* Recorded data
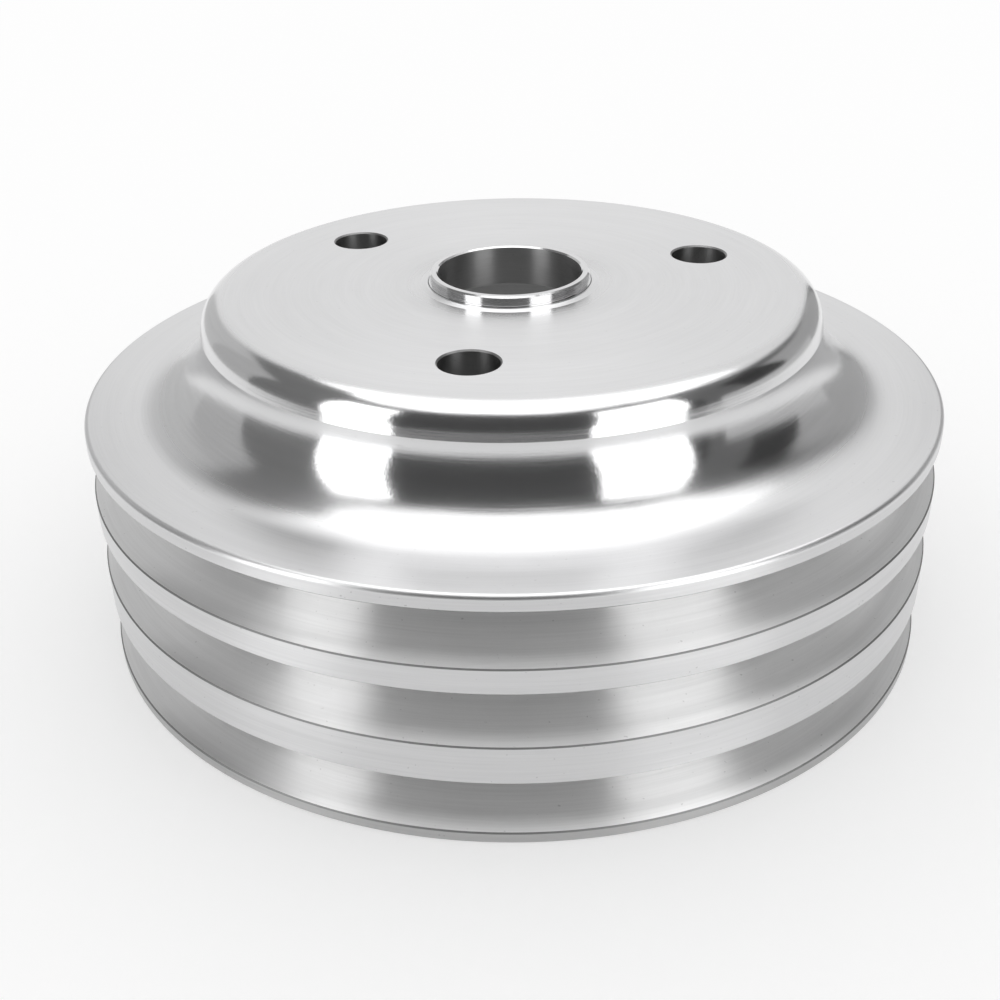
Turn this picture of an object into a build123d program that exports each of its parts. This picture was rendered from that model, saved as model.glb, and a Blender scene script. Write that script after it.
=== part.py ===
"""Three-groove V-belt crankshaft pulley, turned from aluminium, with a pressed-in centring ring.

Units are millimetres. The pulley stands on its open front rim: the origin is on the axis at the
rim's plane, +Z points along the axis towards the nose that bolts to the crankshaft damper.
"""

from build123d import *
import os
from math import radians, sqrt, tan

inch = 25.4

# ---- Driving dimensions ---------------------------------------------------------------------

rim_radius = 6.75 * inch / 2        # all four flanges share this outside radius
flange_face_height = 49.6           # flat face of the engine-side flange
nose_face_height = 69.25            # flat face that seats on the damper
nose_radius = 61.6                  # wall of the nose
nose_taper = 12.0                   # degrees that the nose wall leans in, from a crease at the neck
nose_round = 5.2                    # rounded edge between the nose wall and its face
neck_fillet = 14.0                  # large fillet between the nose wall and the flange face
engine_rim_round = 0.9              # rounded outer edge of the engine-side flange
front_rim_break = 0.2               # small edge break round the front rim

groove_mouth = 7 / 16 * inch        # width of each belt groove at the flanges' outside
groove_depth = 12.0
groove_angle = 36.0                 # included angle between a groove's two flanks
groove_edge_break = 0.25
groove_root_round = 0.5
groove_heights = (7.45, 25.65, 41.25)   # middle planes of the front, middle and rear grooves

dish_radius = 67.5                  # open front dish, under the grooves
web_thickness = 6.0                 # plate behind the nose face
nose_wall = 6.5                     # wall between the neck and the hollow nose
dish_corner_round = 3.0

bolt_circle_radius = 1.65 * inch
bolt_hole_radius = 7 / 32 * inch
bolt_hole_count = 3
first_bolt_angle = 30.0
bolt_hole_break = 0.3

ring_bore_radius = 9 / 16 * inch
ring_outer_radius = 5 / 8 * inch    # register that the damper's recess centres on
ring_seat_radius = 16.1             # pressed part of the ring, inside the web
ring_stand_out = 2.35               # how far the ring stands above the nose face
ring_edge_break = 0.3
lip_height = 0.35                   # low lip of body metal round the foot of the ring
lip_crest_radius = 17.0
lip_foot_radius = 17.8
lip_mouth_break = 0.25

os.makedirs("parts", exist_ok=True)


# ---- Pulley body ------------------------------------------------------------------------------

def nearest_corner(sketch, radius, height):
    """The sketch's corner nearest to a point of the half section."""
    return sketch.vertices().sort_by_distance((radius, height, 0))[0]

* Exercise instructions
Output the lines above verbatim and in full.

* Full solution
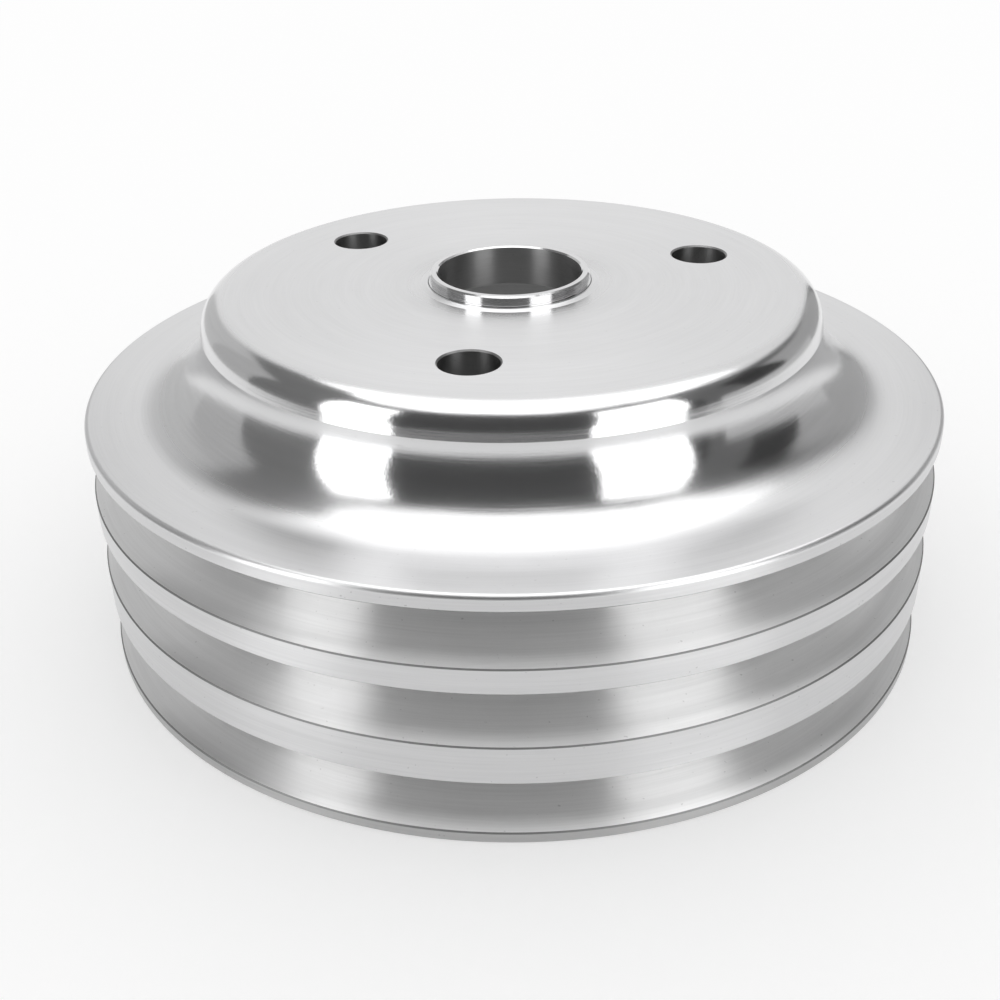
Turn this picture of an object into a build123d program that exports each of its parts. This picture was rendered from that model, saved as model.glb, and a Blender scene script. Write that script after it.
=== part.py ===
"""Three-groove V-belt crankshaft pulley, turned from aluminium, with a pressed-in centring ring.

Units are millimetres. The pulley stands on its open front rim: the origin is on the axis at the
rim's plane, +Z points along the axis towards the nose that bolts to the crankshaft damper.
"""

from build123d import *
import os
from math import radians, sqrt, tan

inch = 25.4

# ---- Driving dimensions ---------------------------------------------------------------------

rim_radius = 6.75 * inch / 2        # all four flanges share this outside radius
flange_face_height = 49.6           # flat face of the engine-side flange
nose_face_height = 69.25            # flat face that seats on the damper
nose_radius = 61.6                  # wall of the nose
nose_taper = 12.0                   # degrees that the nose wall leans in, from a crease at the neck
nose_round = 5.2                    # rounded edge between the nose wall and its face
neck_fillet = 14.0                  # large fillet between the nose wall and the flange face
engine_rim_round = 0.9              # rounded outer edge of the engine-side flange
front_rim_break = 0.2               # small edge break round the front rim

groove_mouth = 7 / 16 * inch        # width of each belt groove at the flanges' outside
groove_depth = 12.0
groove_angle = 36.0                 # included angle between a groove's two flanks
groove_edge_break = 0.25
groove_root_round = 0.5
groove_heights = (7.45, 25.65, 41.25)   # middle planes of the front, middle and rear grooves

dish_radius = 67.5                  # open front dish, under the grooves
web_thickness = 6.0                 # plate behind the nose face
nose_wall = 6.5                     # wall between the neck and the hollow nose
dish_corner_round = 3.0

bolt_circle_radius = 1.65 * inch
bolt_hole_radius = 7 / 32 * inch
bolt_hole_count = 3
first_bolt_angle = 30.0
bolt_hole_break = 0.3

ring_bore_radius = 9 / 16 * inch
ring_outer_radius = 5 / 8 * inch    # register that the damper's recess centres on
ring_seat_radius = 16.1             # pressed part of the ring, inside the web
ring_stand_out = 2.35               # how far the ring stands above the nose face
ring_edge_break = 0.3
lip_height = 0.35                   # low lip of body metal round the foot of the ring
lip_crest_radius = 17.0
lip_foot_radius = 17.8
lip_mouth_break = 0.25

os.makedirs("parts", exist_ok=True)


# ---- Pulley body ------------------------------------------------------------------------------

def nearest_corner(sketch, radius, height):
    """The sketch's corner nearest to a point of the half section."""
    return sketch.vertices().sort_by_distance((radius, height, 0))[0]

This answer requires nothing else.